If you were to try to redesign the RF section on HackRF One to support full-duplex, the main thing to focus on would be the MAX2837 (intermediate frequency transceiver). This part is half-duplex, so you would either need two of them or you would have to redesign the RF section to use something other than the MAX2837, likely resulting in a radically different design. If you used two MAX2837s you might be able to use one RFFC5071 instead of two RFFC5072s.

What is the receive sensibility of HackRF?

Question: What is the minimum signal power level that can be detected by HackRF?

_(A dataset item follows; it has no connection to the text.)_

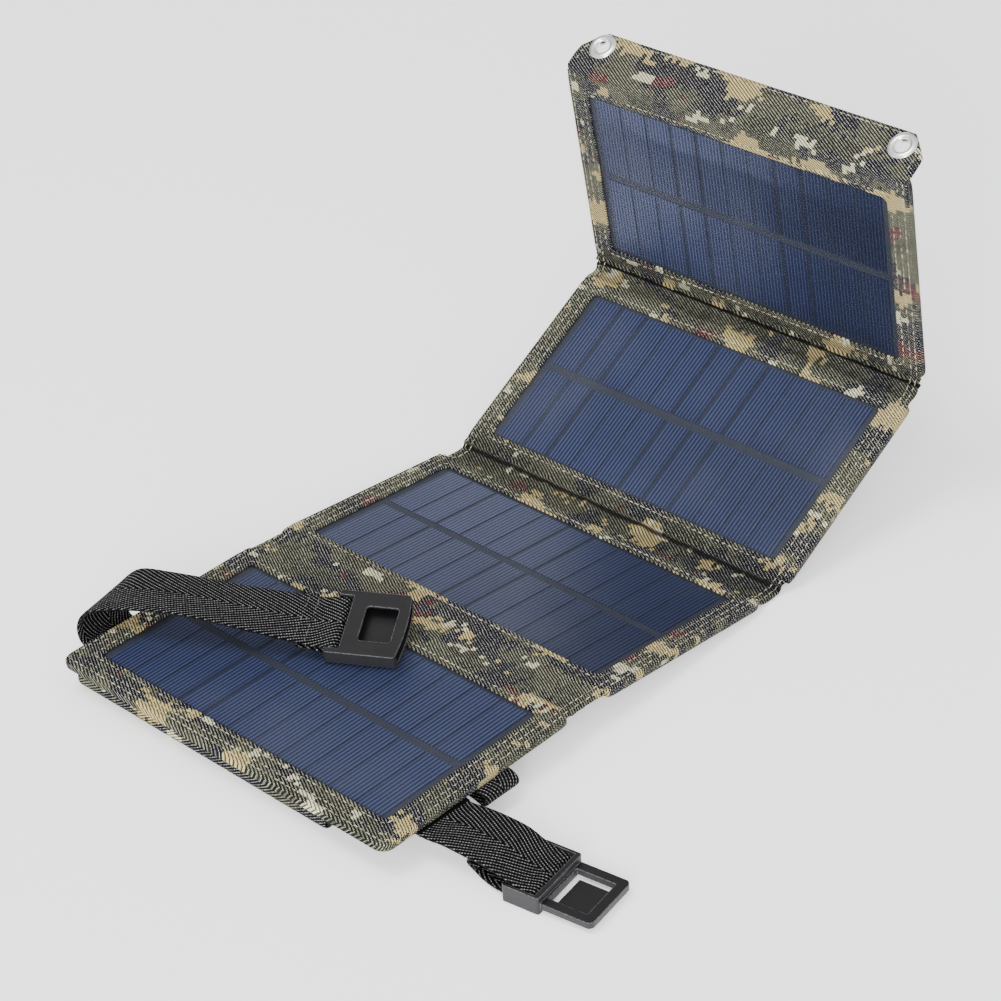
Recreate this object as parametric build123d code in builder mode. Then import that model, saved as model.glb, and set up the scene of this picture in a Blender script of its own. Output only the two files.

Answer: This isn’t a question that can be answered for a general purpose SDR platform such as HackRF. Any answer would be very specific to a particular application. For example, an answerable question might be: What is the minimum power level in dBm of modulation M at frequency F that can be detected by HackRF One with software S under configuration C at a bit error rate of no more than E%? Changing any of those variables (M, F, S, C, or E) would change the answer to the question. Even a seemingly minor software update might result in a significantly different answer. To learn the exact answer for a specific application, you would have to measure it yourself.

HackRF’s concrete specifications include operating frequency range, maximum sample rate, and dynamic range in bits. These specifications can be used to roughly determine the suitability of HackRF for a given application. Testing is required to finely measure performance in an application. Performance can typically be enhanced significantly by selecting an appropriate antenna, external amplifier, and/or external filter for the application.


Question: Why is a known signal at an incorrect frequency which changes at a surprising rate when changing the center frequency?

Answer: You may have a version mismatch between the firmware and CPLD bitstream. [Update your firmware to the latest release](Updating Firmware) to solve this problem.